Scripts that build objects
◆ ◆ ◆ ◆
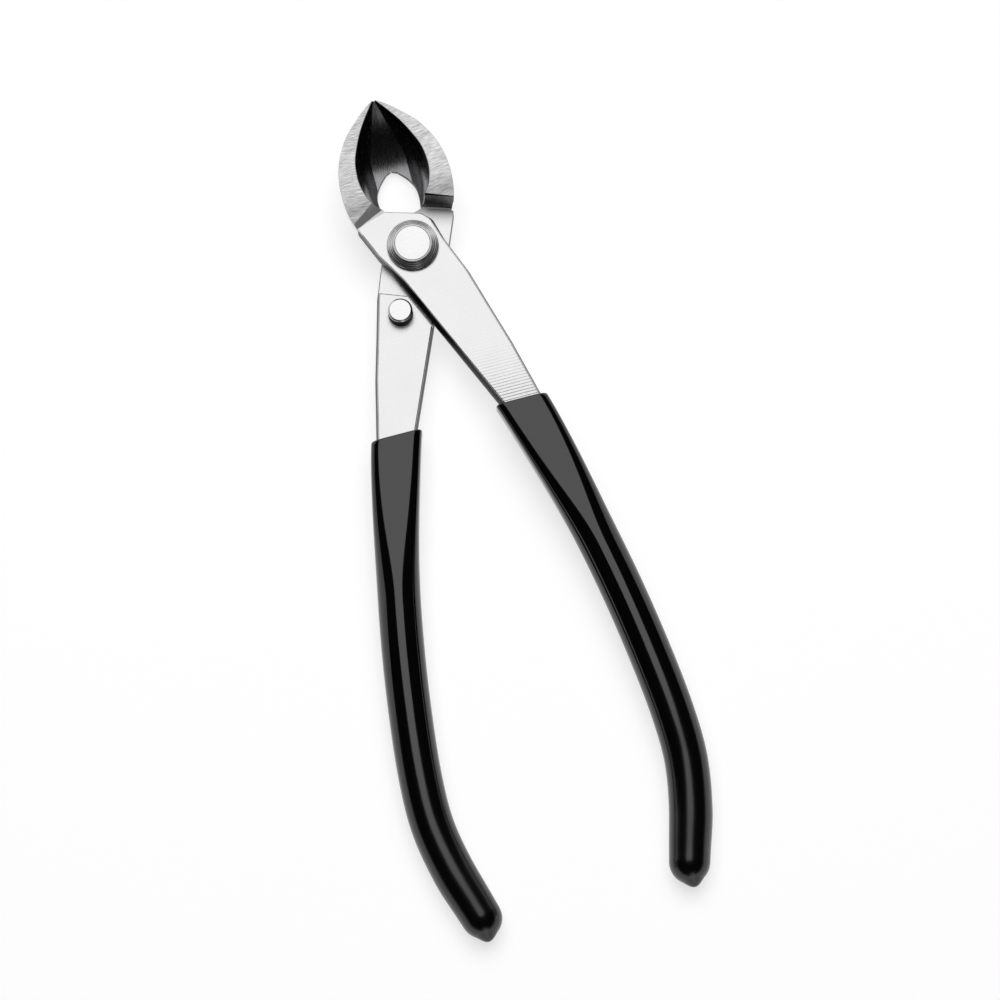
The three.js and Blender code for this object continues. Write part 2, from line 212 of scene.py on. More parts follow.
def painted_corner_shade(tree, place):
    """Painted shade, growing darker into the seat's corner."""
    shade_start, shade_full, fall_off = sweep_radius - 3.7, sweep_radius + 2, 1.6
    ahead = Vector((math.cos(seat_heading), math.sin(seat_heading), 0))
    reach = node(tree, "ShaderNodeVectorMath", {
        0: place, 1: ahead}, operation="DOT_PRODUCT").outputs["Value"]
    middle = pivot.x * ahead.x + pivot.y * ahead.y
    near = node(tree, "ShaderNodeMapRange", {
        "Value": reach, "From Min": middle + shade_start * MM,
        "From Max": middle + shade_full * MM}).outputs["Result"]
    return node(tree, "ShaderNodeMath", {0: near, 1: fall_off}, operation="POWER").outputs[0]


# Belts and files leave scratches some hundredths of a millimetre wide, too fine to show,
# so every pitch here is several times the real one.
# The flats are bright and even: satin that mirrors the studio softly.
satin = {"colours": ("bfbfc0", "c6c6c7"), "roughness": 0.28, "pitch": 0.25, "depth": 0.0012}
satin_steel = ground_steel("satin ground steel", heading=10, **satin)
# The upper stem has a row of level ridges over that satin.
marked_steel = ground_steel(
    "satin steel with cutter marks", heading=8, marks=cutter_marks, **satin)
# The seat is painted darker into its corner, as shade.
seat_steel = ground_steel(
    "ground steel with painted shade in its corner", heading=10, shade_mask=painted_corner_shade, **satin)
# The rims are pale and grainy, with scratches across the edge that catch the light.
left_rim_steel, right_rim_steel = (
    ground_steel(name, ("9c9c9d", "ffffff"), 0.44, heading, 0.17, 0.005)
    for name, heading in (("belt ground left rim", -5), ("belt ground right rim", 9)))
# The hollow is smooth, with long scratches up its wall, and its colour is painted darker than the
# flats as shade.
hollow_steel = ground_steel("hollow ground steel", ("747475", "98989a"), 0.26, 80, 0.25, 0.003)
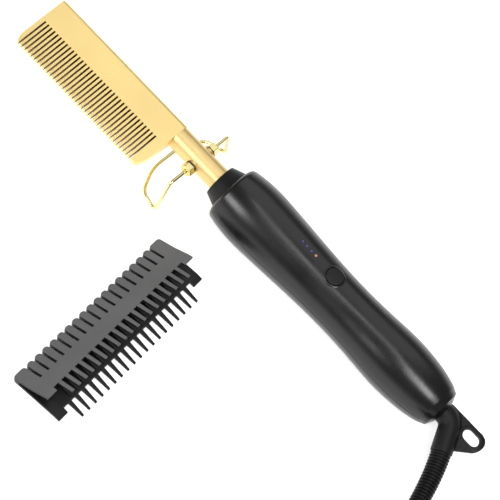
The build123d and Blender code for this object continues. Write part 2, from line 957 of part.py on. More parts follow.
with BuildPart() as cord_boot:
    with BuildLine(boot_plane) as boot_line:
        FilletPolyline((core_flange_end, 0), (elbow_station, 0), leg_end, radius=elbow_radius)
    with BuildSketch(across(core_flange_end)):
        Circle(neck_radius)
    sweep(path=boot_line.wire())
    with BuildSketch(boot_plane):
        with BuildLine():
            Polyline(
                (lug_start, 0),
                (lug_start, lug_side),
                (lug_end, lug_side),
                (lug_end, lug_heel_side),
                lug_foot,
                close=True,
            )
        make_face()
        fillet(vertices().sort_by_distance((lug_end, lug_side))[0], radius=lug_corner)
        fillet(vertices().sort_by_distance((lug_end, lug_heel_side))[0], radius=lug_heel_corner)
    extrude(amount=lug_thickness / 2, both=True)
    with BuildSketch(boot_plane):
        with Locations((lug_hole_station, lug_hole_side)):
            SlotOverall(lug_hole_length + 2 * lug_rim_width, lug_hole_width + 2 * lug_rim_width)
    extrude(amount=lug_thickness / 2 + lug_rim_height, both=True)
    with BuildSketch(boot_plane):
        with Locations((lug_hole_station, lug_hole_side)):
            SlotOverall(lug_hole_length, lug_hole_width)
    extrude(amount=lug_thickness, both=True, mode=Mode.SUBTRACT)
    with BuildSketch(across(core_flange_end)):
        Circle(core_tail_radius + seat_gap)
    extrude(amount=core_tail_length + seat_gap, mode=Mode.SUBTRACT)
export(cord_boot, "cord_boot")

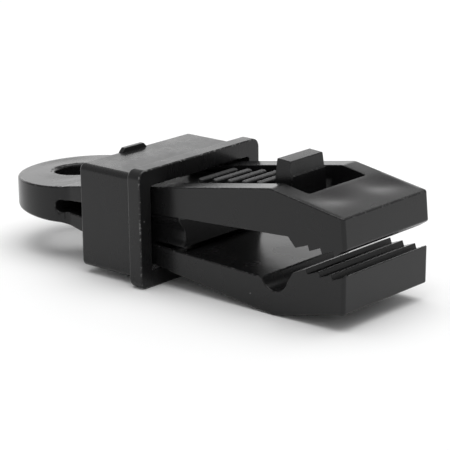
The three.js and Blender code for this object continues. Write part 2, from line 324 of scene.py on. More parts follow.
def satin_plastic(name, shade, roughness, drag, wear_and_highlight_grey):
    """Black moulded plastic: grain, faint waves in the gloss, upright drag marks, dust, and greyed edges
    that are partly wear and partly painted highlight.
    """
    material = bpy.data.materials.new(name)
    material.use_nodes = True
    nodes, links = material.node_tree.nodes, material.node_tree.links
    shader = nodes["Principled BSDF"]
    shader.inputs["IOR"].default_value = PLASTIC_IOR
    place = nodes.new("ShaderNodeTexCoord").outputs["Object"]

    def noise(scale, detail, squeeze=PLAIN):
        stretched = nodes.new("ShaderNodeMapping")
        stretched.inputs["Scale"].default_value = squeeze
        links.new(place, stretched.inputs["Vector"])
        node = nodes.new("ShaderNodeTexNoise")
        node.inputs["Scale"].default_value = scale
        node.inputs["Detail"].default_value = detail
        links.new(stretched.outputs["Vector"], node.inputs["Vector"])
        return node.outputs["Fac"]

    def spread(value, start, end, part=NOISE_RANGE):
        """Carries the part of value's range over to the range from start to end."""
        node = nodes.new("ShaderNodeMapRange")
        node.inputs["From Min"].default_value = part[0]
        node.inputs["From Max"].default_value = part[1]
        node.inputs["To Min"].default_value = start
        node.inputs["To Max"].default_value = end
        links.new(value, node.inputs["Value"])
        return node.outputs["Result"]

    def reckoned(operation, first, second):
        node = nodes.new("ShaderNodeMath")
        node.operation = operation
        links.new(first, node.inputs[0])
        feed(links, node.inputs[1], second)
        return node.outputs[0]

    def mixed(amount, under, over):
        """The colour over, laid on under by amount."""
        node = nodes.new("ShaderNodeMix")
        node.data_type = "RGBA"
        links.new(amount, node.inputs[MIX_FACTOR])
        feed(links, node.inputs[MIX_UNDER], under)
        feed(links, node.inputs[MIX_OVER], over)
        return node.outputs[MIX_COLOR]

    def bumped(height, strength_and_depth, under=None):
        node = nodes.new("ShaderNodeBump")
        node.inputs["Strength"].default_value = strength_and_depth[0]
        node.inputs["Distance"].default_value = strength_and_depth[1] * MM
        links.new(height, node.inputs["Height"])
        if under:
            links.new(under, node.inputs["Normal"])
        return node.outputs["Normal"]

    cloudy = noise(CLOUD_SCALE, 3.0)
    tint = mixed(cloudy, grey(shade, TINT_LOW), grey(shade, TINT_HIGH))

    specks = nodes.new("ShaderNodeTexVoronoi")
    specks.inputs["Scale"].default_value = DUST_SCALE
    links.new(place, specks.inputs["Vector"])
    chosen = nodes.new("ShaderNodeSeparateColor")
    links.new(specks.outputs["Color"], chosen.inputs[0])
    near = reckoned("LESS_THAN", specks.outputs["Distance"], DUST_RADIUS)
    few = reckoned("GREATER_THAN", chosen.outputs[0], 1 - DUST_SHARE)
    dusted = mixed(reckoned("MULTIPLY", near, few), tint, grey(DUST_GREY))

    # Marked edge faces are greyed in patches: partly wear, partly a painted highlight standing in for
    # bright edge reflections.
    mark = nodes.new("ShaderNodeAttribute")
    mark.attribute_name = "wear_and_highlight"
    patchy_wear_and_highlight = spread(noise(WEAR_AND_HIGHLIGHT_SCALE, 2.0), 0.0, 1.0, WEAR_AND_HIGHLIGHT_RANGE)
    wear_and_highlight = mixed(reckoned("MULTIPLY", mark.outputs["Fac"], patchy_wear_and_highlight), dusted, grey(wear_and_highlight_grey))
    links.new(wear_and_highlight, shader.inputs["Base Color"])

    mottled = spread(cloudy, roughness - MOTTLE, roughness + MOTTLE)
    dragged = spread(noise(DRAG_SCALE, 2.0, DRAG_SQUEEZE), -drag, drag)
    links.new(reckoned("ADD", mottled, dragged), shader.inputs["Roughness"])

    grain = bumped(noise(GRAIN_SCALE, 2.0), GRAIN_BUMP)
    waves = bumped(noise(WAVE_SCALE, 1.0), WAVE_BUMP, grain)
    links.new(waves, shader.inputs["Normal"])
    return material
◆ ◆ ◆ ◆
# [EXERCISE]
Your task is to quote the listing above word for word.

# [CORRECT RESPONSE]
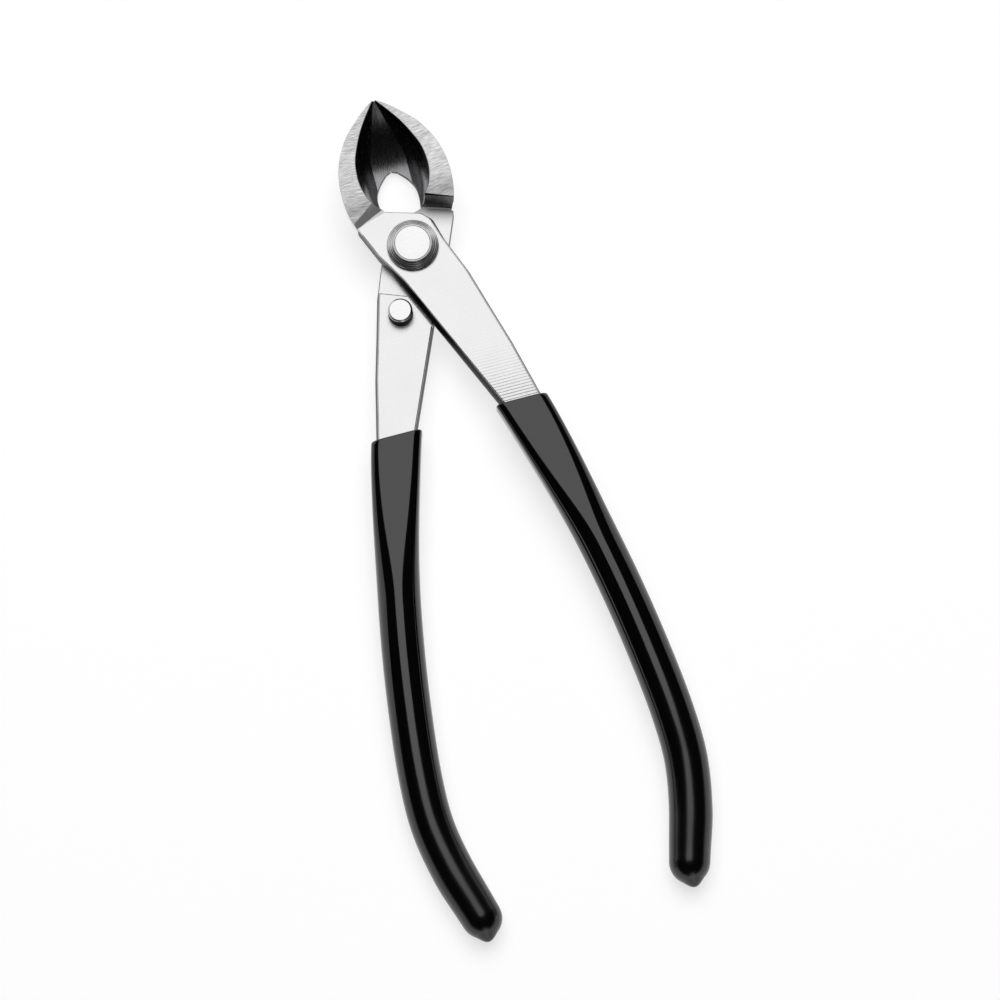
The three.js and Blender code for this object continues. Write part 2, from line 212 of scene.py on. More parts follow.
def painted_corner_shade(tree, place):
    """Painted shade, growing darker into the seat's corner."""
    shade_start, shade_full, fall_off = sweep_radius - 3.7, sweep_radius + 2, 1.6
    ahead = Vector((math.cos(seat_heading), math.sin(seat_heading), 0))
    reach = node(tree, "ShaderNodeVectorMath", {
        0: place, 1: ahead}, operation="DOT_PRODUCT").outputs["Value"]
    middle = pivot.x * ahead.x + pivot.y * ahead.y
    near = node(tree, "ShaderNodeMapRange", {
        "Value": reach, "From Min": middle + shade_start * MM,
        "From Max": middle + shade_full * MM}).outputs["Result"]
    return node(tree, "ShaderNodeMath", {0: near, 1: fall_off}, operation="POWER").outputs[0]


# Belts and files leave scratches some hundredths of a millimetre wide, too fine to show,
# so every pitch here is several times the real one.
# The flats are bright and even: satin that mirrors the studio softly.
satin = {"colours": ("bfbfc0", "c6c6c7"), "roughness": 0.28, "pitch": 0.25, "depth": 0.0012}
satin_steel = ground_steel("satin ground steel", heading=10, **satin)
# The upper stem has a row of level ridges over that satin.
marked_steel = ground_steel(
    "satin steel with cutter marks", heading=8, marks=cutter_marks, **satin)
# The seat is painted darker into its corner, as shade.
seat_steel = ground_steel(
    "ground steel with painted shade in its corner", heading=10, shade_mask=painted_corner_shade, **satin)
# The rims are pale and grainy, with scratches across the edge that catch the light.
left_rim_steel, right_rim_steel = (
    ground_steel(name, ("9c9c9d", "ffffff"), 0.44, heading, 0.17, 0.005)
    for name, heading in (("belt ground left rim", -5), ("belt ground right rim", 9)))
# The hollow is smooth, with long scratches up its wall, and its colour is painted darker than the
# flats as shade.
hollow_steel = ground_steel("hollow ground steel", ("747475", "98989a"), 0.26, 80, 0.25, 0.003)
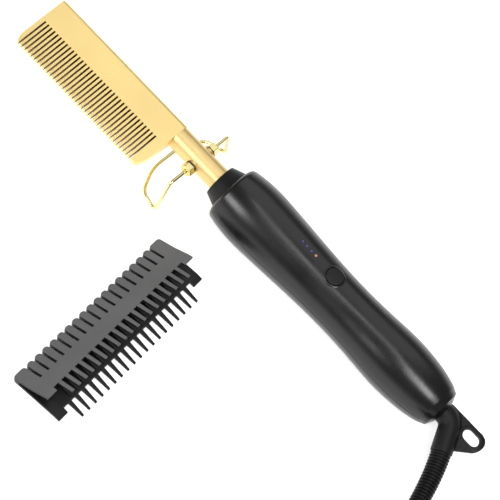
The build123d and Blender code for this object continues. Write part 2, from line 957 of part.py on. More parts follow.
with BuildPart() as cord_boot:
    with BuildLine(boot_plane) as boot_line:
        FilletPolyline((core_flange_end, 0), (elbow_station, 0), leg_end, radius=elbow_radius)
    with BuildSketch(across(core_flange_end)):
        Circle(neck_radius)
    sweep(path=boot_line.wire())
    with BuildSketch(boot_plane):
        with BuildLine():
            Polyline(
                (lug_start, 0),
                (lug_start, lug_side),
                (lug_end, lug_side),
                (lug_end, lug_heel_side),
                lug_foot,
                close=True,
            )
        make_face()
        fillet(vertices().sort_by_distance((lug_end, lug_side))[0], radius=lug_corner)
        fillet(vertices().sort_by_distance((lug_end, lug_heel_side))[0], radius=lug_heel_corner)
    extrude(amount=lug_thickness / 2, both=True)
    with BuildSketch(boot_plane):
        with Locations((lug_hole_station, lug_hole_side)):
            SlotOverall(lug_hole_length + 2 * lug_rim_width, lug_hole_width + 2 * lug_rim_width)
    extrude(amount=lug_thickness / 2 + lug_rim_height, both=True)
    with BuildSketch(boot_plane):
        with Locations((lug_hole_station, lug_hole_side)):
            SlotOverall(lug_hole_length, lug_hole_width)
    extrude(amount=lug_thickness, both=True, mode=Mode.SUBTRACT)
    with BuildSketch(across(core_flange_end)):
        Circle(core_tail_radius + seat_gap)
    extrude(amount=core_tail_length + seat_gap, mode=Mode.SUBTRACT)
export(cord_boot, "cord_boot")

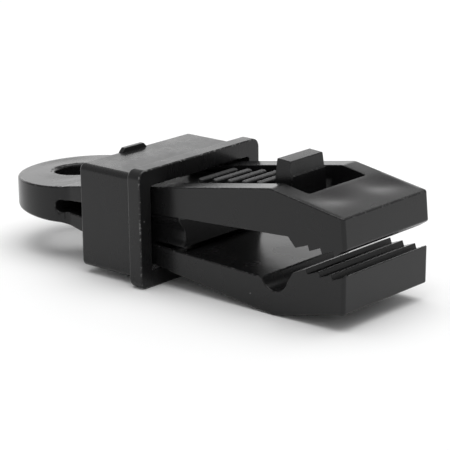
The three.js and Blender code for this object continues. Write part 2, from line 324 of scene.py on. More parts follow.
def satin_plastic(name, shade, roughness, drag, wear_and_highlight_grey):
    """Black moulded plastic: grain, faint waves in the gloss, upright drag marks, dust, and greyed edges
    that are partly wear and partly painted highlight.
    """
    material = bpy.data.materials.new(name)
    material.use_nodes = True
    nodes, links = material.node_tree.nodes, material.node_tree.links
    shader = nodes["Principled BSDF"]
    shader.inputs["IOR"].default_value = PLASTIC_IOR
    place = nodes.new("ShaderNodeTexCoord").outputs["Object"]

    def noise(scale, detail, squeeze=PLAIN):
        stretched = nodes.new("ShaderNodeMapping")
        stretched.inputs["Scale"].default_value = squeeze
        links.new(place, stretched.inputs["Vector"])
        node = nodes.new("ShaderNodeTexNoise")
        node.inputs["Scale"].default_value = scale
        node.inputs["Detail"].default_value = detail
        links.new(stretched.outputs["Vector"], node.inputs["Vector"])
        return node.outputs["Fac"]

    def spread(value, start, end, part=NOISE_RANGE):
        """Carries the part of value's range over to the range from start to end."""
        node = nodes.new("ShaderNodeMapRange")
        node.inputs["From Min"].default_value = part[0]
        node.inputs["From Max"].default_value = part[1]
        node.inputs["To Min"].default_value = start
        node.inputs["To Max"].default_value = end
        links.new(value, node.inputs["Value"])
        return node.outputs["Result"]

    def reckoned(operation, first, second):
        node = nodes.new("ShaderNodeMath")
        node.operation = operation
        links.new(first, node.inputs[0])
        feed(links, node.inputs[1], second)
        return node.outputs[0]

    def mixed(amount, under, over):
        """The colour over, laid on under by amount."""
        node = nodes.new("ShaderNodeMix")
        node.data_type = "RGBA"
        links.new(amount, node.inputs[MIX_FACTOR])
        feed(links, node.inputs[MIX_UNDER], under)
        feed(links, node.inputs[MIX_OVER], over)
        return node.outputs[MIX_COLOR]

    def bumped(height, strength_and_depth, under=None):
        node = nodes.new("ShaderNodeBump")
        node.inputs["Strength"].default_value = strength_and_depth[0]
        node.inputs["Distance"].default_value = strength_and_depth[1] * MM
        links.new(height, node.inputs["Height"])
        if under:
            links.new(under, node.inputs["Normal"])
        return node.outputs["Normal"]

    cloudy = noise(CLOUD_SCALE, 3.0)
    tint = mixed(cloudy, grey(shade, TINT_LOW), grey(shade, TINT_HIGH))

    specks = nodes.new("ShaderNodeTexVoronoi")
    specks.inputs["Scale"].default_value = DUST_SCALE
    links.new(place, specks.inputs["Vector"])
    chosen = nodes.new("ShaderNodeSeparateColor")
    links.new(specks.outputs["Color"], chosen.inputs[0])
    near = reckoned("LESS_THAN", specks.outputs["Distance"], DUST_RADIUS)
    few = reckoned("GREATER_THAN", chosen.outputs[0], 1 - DUST_SHARE)
    dusted = mixed(reckoned("MULTIPLY", near, few), tint, grey(DUST_GREY))

    # Marked edge faces are greyed in patches: partly wear, partly a painted highlight standing in for
    # bright edge reflections.
    mark = nodes.new("ShaderNodeAttribute")
    mark.attribute_name = "wear_and_highlight"
    patchy_wear_and_highlight = spread(noise(WEAR_AND_HIGHLIGHT_SCALE, 2.0), 0.0, 1.0, WEAR_AND_HIGHLIGHT_RANGE)
    wear_and_highlight = mixed(reckoned("MULTIPLY", mark.outputs["Fac"], patchy_wear_and_highlight), dusted, grey(wear_and_highlight_grey))
    links.new(wear_and_highlight, shader.inputs["Base Color"])

    mottled = spread(cloudy, roughness - MOTTLE, roughness + MOTTLE)
    dragged = spread(noise(DRAG_SCALE, 2.0, DRAG_SQUEEZE), -drag, drag)
    links.new(reckoned("ADD", mottled, dragged), shader.inputs["Roughness"])

    grain = bumped(noise(GRAIN_SCALE, 2.0), GRAIN_BUMP)
    waves = bumped(noise(WAVE_SCALE, 1.0), WAVE_BUMP, grain)
    links.new(waves, shader.inputs["Normal"])
    return material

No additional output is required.